I don’t think I’d have registered this were it not for Mark Evanier recently discussing it in a series on his blog, but this is one of the Western Publishing comics that mandated all captions, word and thought balloons not touch the panel borders, with the word balloons rectangular with rounded edges. I also notice that the last story has no panel borders at all. I wondered if the intention here was to distinguish this story as a flashback, but glancing through later issues, some of the “Boyhood” installments have borders, others do not, and some of the “King, Queen and Jack” also lack borders. Evidently it was just something that Western did more or less at random. I remember noticing that as a kid, and that was something that turned me off of Gold Key comics (along with the sedate, old-fashioned looking art).

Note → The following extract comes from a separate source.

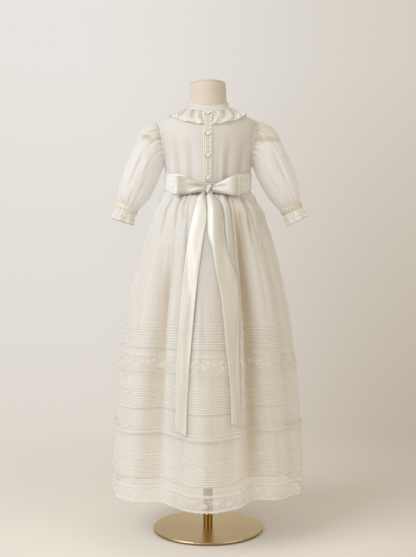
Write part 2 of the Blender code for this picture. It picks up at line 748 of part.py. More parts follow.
def below_neckline(angle, distance):
    """Height on the torso at a distance down its surface from the neckline."""
    height, step = neckline_height(angle) - SEAM, 0.0005
    point, travelled = torso_point(angle, height), 0.0
    while travelled < distance:
        height -= step
        following = torso_point(angle, height)
        travelled += (following - point).length
        point = following
    return height


def add_collar():
    """Gathered frill in two halves that lie on the shoulders, with waves growing to the free edge."""
    columns, wave_shape = 3 * COLLAR_WAVES, (0.0, 1.0, 0.45)
    rows = []
    for share in (0.0, 0.35, 0.7, 1.0):
        row = []
        for i in range(columns + 1):
            start = mix(COLLAR_START, COLLAR_END, i / columns)
            angle = start - share * COLLAR_HANG * math.sin(math.radians(2.0 * start))
            lift = share * (COLLAR_RISE + COLLAR_WAVE * wave_shape[i % 3])
            row.append((angle, below_neckline(angle, COLLAR_DEPTH * share), lift))
        rows.append(row)
    add_torso_wall("collar_left", rows, COLLAR_CLEARANCE, COLLAR_CLEARANCE + FRILL, "lace")
    add_torso_wall("collar_right", other_side(rows), COLLAR_CLEARANCE, COLLAR_CLEARANCE + FRILL, "lace")


# ---------------------------------------------------------------- sleeves
def armhole_ring(shrink):
    """The armhole's edge on the wearer's left, from its top round the back, smaller by shrink."""
    middle_z, half_height = armhole_middle()
    smaller = 1.0 - shrink / half_height
    corners = []
    for i in range(0, SLEEVE_COLUMNS, 2):
        angle, height = armhole_edge(2.0 * i / SLEEVE_COLUMNS)
        narrower = math.degrees(shrink / TORSO[3].half_depth) * math.sin(2.0 * math.pi * i / SLEEVE_COLUMNS)
        corners.append(torso_point(angle + narrower, mix(middle_z, height, smaller)))
    ring = []
    for corner, following in zip(corners, corners[1:] + corners[:1]):
        ring += [corner, 0.5 * (corner + following)]
    return ring


def sleeve_ring(row):
    """A ring of the sleeve between its outer and inner outline, with a gather on every other column."""
    outer = Vector((row.outer_x, 0, row.outer_z))
    inner = Vector((row.inner_x, 0, row.inner_z))
    middle, reach = 0.5 * (outer + inner), 0.5 * (outer - inner)
    ring = []
    for i in range(SLEEVE_COLUMNS):
        turn = 2.0 * math.pi * i / SLEEVE_COLUMNS
        taken_in = 1.0 - (row.gather if i % 2 else 0.0) / row.half_depth
        across = Vector((0, row.half_depth * math.sin(turn), 0))
        ring.append(middle + taken_in * (reach * math.cos(turn) + across))
    return ring


def to_side(rings, side):
    """Rings of the wearer's left arm, or their mirror image for the right, with their outer side out."""
    if side > 0:
        return [list(reversed(ring)) for ring in rings]
    return [[Vector((-point.x, point.y, point.z)) for point in ring] for ring in rings]


def cuff_ring(middle, direction, columns, size, wave):
    """A ring round the wrist, square to a direction, with a wave on every other column."""
    outward = Vector((-direction.z, 0, direction.x))
    ring = []
    for i in range(columns):
        turn = 2.0 * math.pi * i / columns
        swell = wave if i % 2 else -wave
        width, depth = size * WRIST_HALF_WIDTH + swell, size * WRIST_HALF_DEPTH + swell
        ring.append(middle + width * math.cos(turn) * outward + Vector((0, depth * math.sin(turn), 0)))
    return ring


def add_sleeve(name, side, lean):
    """Bishop sleeve with its wristband and its lace-edged frill."""
    rings = [armhole_ring(SEAM + 0.0003)] + [sleeve_ring(row) for row in SLEEVE_RINGS]
    add_sheet(f"sleeve_{name}", to_side(rings, side), ORGANZA, "organza", closed=True)

    last = SLEEVE_RINGS[-1]
    wrist = Vector((0.5 * (last.outer_x + last.inner_x), 0, 0.5 * (last.outer_z + last.inner_z)))
    along = Vector((last.outer_z - last.inner_z, 0, last.inner_x - last.outer_x)).normalized()
    band_top, band_low = wrist + SEAM * along, wrist + (SEAM + WRISTBAND_HEIGHT) * along
    band = [cuff_ring(middle, along, SLEEVE_COLUMNS, 1.0, 0.0) for middle in (band_top, band_low)]
    add_sheet(f"wristband_{name}", to_side(band, side), ORGANZA, "lace", closed=True)

    hanging = Vector((math.sin(math.radians(lean)), 0, -math.cos(math.radians(lean))))
    frill = []
    for share in (0.0, 0.4, 1.0):
        middle = band_low + SEAM * along + CUFF_LENGTH * share * along.lerp(hanging, 0.5 + 0.5 * share)
        direction = along.lerp(hanging, share).normalized()
        size = mix(1.0, CUFF_FLARE, share)
        frill.append(cuff_ring(middle, direction, 2 * CUFF_WAVES, size, CUFF_WAVE * share))
    add_sheet(f"cuff_frill_{name}", to_side(frill, side), FRILL, "lace", closed=True)


# ---------------------------------------------------------------- sash and bow
def sash_drawn(angle):
    """How much the sash is drawn together at an angle: 1 at the knot."""
    nearest, farthest = SASH_DRAWN_ANGLES
    return ease(farthest, nearest, abs(turn_between(angle, 0.0)))


def add_sash():
    """Ribbon round the waist, drawn narrow where the bow ties it."""
    columns = 36
    rows = []
    for share in (1.0, 0.5, 0.0):
        row = []
        for i in range(columns):
            angle = 360.0 * i / columns
            drawn = sash_drawn(angle)
            low = mix(SASH_LOW_Z, SASH_DRAWN_LOW_Z, drawn)
            top = mix(SASH_TOP_Z, SASH_DRAWN_TOP_Z, drawn)
            row.append(on_ellipse(angle, SASH_HALF_WIDTH, SASH_HALF_DEPTH, mix(low, top, share)))
        rows.append(row)
    add_sheet("sash_band", rows, RIBBON, "satin", closed=True)


def sash_depth(x):
    """How far back the sash's outer face lies at a distance from the centre line."""
    return SASH_HALF_DEPTH * math.sqrt(1.0 - (x / SASH_HALF_WIDTH) ** 2)


def add_bow_loop(name, loop):
    """A loop of ribbon, out along its rear layer, round the fold and back along its front layer."""
    columns, heights = 14, (1.0, 0.33, -0.33, -1.0)
    start = 0.5 * KNOT_SIZE.x + SEAM
    rows = [[] for _ in heights]
    for i in range(columns + 1):
        turn = mix(0.10, math.pi - 0.10, i / columns)
        reach = math.sin(turn)
        x = KNOT_X + loop.side * (start + loop.length * (reach - math.sin(0.10)))
        share = ease(0.0, 0.85, reach)
        half_height = mix(LOOP_KNOT_HALF_HEIGHT, loop.outer_half_height, share)
        middle_z = KNOT_Z + loop.centre_rise * share
        layer = 0.5 * LOOP_FULLNESS * (1.0 - math.cos(turn) * math.sqrt(reach))
        recede = 0.55 * (SASH_HALF_DEPTH - sash_depth(x))
        y = SASH_HALF_DEPTH + SEAM + RIBBON + layer + 0.0005 - recede
        for row, height in zip(rows, heights):
            row.append(Vector((x, y, middle_z + half_height * height)))
    if loop.side > 0:
        rows = [list(reversed(row)) for row in rows]
    add_sheet(f"bow_loop_{name}", rows, RIBBON, "satin")


def add_bow_knot():
    """Small rounded knot from a coarse cage."""
    bpy.ops.mesh.primitive_cube_add(size=1.0)
    knot = bpy.context.object
    knot.data.transform(Matrix.Diagonal((*(KNOT_SIZE * 1.18), 1.0)))
    knot.location = (KNOT_X, SASH_HALF_DEPTH + SEAM + 0.5 * KNOT_SIZE.y + 0.0004, KNOT_Z)
    adopt(knot, "bow_knot", "satin")
    rounded = knot.modifiers.new("rounded", "SUBSURF")
    rounded.levels = rounded.render_levels = 2


def tail_surface(x, height):
    """How far back the skirt's crests reach at a place below the bow."""
    half_width = read_table(SKIRT, "half_width", height)
    return read_table(SKIRT, "half_depth", height) * math.sqrt(1.0 - (x / half_width) ** 2)


def add_bow_tail(name, table):
    """A ribbon end that hangs over the skirt, with a diagonal cut."""
    shares = (0.0, 0.33, 0.67, 1.0)
    rows = []
    for row in dense_rows(table, 2):
        slant = ease(0.40, table[-1].height, row.height)
        points = []
        for share in shares:
            x = mix(row.right_x, row.left_x, share)
            arch = row.bow_out * math.sin(math.pi * share)
            height = row.height + slant * TAIL_SLANT[name] * (0.5 - share)
            behind = max(TAIL_TOP_DEPTH, tail_surface(x, row.height) + TAIL_CLEARANCE + RIBBON)
            points.append(Vector((x, behind + arch, height)))
        rows.append(points)
    add_sheet(f"bow_tail_{name}", rows, RIBBON, "satin")


def dense_rows(table, steps):
    """A tail's rows with steps between each two, so that it bends smoothly."""
    rows = []
    for upper, lower in zip(table, table[1:]):
        for i in range(steps):
            share = i / steps
            rows.append(TailRow(*(mix(a, b, share) for a, b in zip(upper, lower))))
    return rows + [table[-1]]


# ---------------------------------------------------------------- skirt
def skirt_ring(height, inset=0.0, angles=None, gathered=True):
    """A ring of the skirt, with its points on its folds unless angles are given."""
    return [skirt_point(angle, height, inset, gathered) for angle in angles or fold_columns(height)]


def tuck_rings(band):
    """Rings of a band of pintucks: each swells out to its free edge and steps back under it."""
    rings = [skirt_ring(band.top_z)]
    for index in range(band.count):
        rings.append(skirt_ring(band.top_z - band.pitch * (index + 0.78), -TUCK_PROUD))
        rings.append(skirt_ring(band.top_z - band.pitch * (index + 1.0)))
    return rings


def add_skirt_upper():
    """Upper panel: gathered at the waist, falling into the folds, with ten pintucks low down."""
    fine = gather_columns()
    gathered_heights = (WAIST_Z - SEAM, 0.684, 0.668, 0.640)
    plain_heights = (0.600, 0.550, 0.490)
    low_z = INSERTION_TOP_Z + 0.5 * SEAM
    outer = [skirt_ring(height, angles=fine) for height in gathered_heights]
    outer += [skirt_ring(height) for height in plain_heights]
    outer += tuck_rings(TUCKS_UPPER) + [skirt_ring(low_z)]
    inner = [skirt_ring(height, ORGANZA, fine) for height in gathered_heights]
    inner += [skirt_ring(height, ORGANZA) for height in plain_heights + (TUCKS_UPPER.top_z, low_z)]
    add_wall("skirt_upper", outer, inner, "organza")


def add_lace_insertion():
    """Band of embroidered lace between the upper and the middle panel, a little proud."""
    top_z, low_z = INSERTION_TOP_Z - 0.5 * SEAM, INSERTION_LOW_Z + 0.5 * SEAM
    outer = [skirt_ring(top_z), skirt_ring(top_z - 0.003, -0.0008)]
    outer += [skirt_ring(low_z + 0.003, -0.0008), skirt_ring(low_z)]
    inner = [skirt_ring(top_z, ORGANZA), skirt_ring(low_z, ORGANZA)]
    add_wall("lace_insertion", outer, inner, "lace")


def add_tucked_panel(name, top_z, band, low_z):
    """A skirt panel with a band of pintucks between plain stretches."""
    outer = [skirt_ring(top_z)] + tuck_rings(band) + [skirt_ring(low_z)]
    middle_z = band.top_z - band.pitch * band.count
    inner = [skirt_ring(height, ORGANZA) for height in (top_z, band.top_z, middle_z, low_z)]
    add_wall(name, outer, inner, "organza")


def add_tier_ribbon():
    """Ribbon with two cords over the seam of the middle and the lower panel."""
    proud, cord = -(SEAM + ORGANZA), 0.0012
    offsets = ((0.0065, 0.0), (0.0040, cord), (0.0010, 0.0), (-0.0034, cord), (-0.0062, 0.0))
    outer = [skirt_ring(TIER_Z + rise, proud - swell) for rise, swell in offsets]
    inner = [skirt_ring(TIER_Z + rise, -SEAM) for rise in (offsets[0][0], offsets[-1][0])]
    add_wall("tier_ribbon", outer, inner, "satin")


def add_hem_lace():
    """Lace edging round the hem."""
    top_z = LACE_Z - 0.5 * SEAM
    heights = (top_z, HEM_Z)
    outer = [skirt_ring(height) for height in heights]
    inner = [skirt_ring(height, ORGANZA) for height in heights]
    add_wall("hem_lace", outer, inner, "lace")


def add_underskirt():
    """Plain lining skirt just inside the outer one, ending above the lace."""
    heights = (WAIST_Z - 0.001, 0.684, 0.655, 0.590, 0.480, 0.340, LINING_HEM_Z)

    def rings(deeper):
        insets = [ORGANZA + SEAM + LINING_EASE * ease(0.690, 0.640, z) + deeper for z in heights]
        return [skirt_ring(z, inset, gathered=False) for z, inset in zip(heights, insets)]

    outer, inner = rings(0.0002), rings(0.0002 + LINING)
    add_wall("underskirt", outer, inner, "lining")


# ---------------------------------------------------------------- the whole part
for old in list(bpy.data.objects):
    bpy.data.objects.remove(old, do_unlink=True)

PART = bpy.data.collections.new("christening_gown_on_dress_form")
CUTTERS = bpy.data.collections.new("cutters")
bpy.context.scene.collection.children.link(PART)
bpy.context.scene.collection.children.link(CUTTERS)
ROOT = bpy.data.objects.new("gown_origin", None)
PART.objects.link(ROOT)

add_base()
add_pole()
add_dress_form()
add_bodice()
add_placket()
add_buttons()
add_neck_band()
add_collar()
for side_name, (side_sign, cuff_lean) in SLEEVE_SIDES.items():
    add_sleeve(side_name, side_sign, cuff_lean)
add_sash()
for loop_name, bow_loop in BOW_LOOPS.items():
    add_bow_loop(loop_name, bow_loop)
add_bow_knot()
for tail_name, tail_table in TAILS.items():
    add_bow_tail(tail_name, tail_table)
add_skirt_upper()
add_lace_insertion()
add_tucked_panel("skirt_middle", INSERTION_LOW_Z - 0.5 * SEAM, TUCKS_MIDDLE, TIER_Z + 0.5 * SEAM)
add_tier_ribbon()
add_tucked_panel("skirt_lower", TIER_Z - 0.5 * SEAM, TUCKS_LOWER, LACE_Z + 0.5 * SEAM)
add_hem_lace()
add_underskirt()
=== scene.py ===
"""Looks of the christening gown on its dress form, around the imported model.

Lengths are in metres and angles in degrees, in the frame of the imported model: +Z up, the buttoned back
and the bow towards +Y, the wearer's left towards +X. Angle 0 is the centre back, 90 the wearer's left.
"""
import math
from collections import namedtuple

import bpy
import numpy as np
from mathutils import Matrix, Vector


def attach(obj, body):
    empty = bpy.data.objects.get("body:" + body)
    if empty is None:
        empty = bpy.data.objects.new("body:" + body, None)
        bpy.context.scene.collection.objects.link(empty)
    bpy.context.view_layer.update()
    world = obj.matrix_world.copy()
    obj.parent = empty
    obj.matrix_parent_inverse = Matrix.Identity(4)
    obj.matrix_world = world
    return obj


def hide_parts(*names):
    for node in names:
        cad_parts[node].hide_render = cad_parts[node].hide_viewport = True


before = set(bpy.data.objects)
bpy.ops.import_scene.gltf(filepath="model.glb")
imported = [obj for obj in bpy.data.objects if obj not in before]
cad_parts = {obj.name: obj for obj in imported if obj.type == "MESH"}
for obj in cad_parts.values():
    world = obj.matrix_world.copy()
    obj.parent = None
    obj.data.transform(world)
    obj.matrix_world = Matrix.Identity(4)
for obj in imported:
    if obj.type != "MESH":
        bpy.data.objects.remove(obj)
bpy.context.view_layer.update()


def rows_of(row_type, rows):
    """A table whose columns have the names of a tuple's fields."""
    return [row_type(*row) for row in rows]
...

Gold Key’s PHANTOM is readable and competent, definitely not Jungle Junk but not a Jungle Gem. Lignante's was not the most eye-catching art, even by 1963 standards, but it's never a surprise when Western published pedestrian art--you always get the impression they didn't want to get their readers
too excited.
As was Gold Key’s policy of the time, the cover is reprinted on the back cover without the logo, trade dress, and blurbs as “The Phantom Pin-Up No. 5”. The scan I’m reviewing, though, has a bit of the Gold Key logo overlapping onto the pinup, resulting in a magenta-black-magenta strip in the upper right. That would have ruined it for me, because if there’s one thing I hate most about Gold Key comics, it’s their overabundance of magenta ink. I don’t know if there was something unique about Western’s printing presses and inks compared with the Sparta presses or Charlton’s facility, but I just didn’t see that vivid, somehow juvenile and unpleasant magenta in the comics I preferred. Perhaps DC and Marvel just (wisely) refrained from 100% magenta?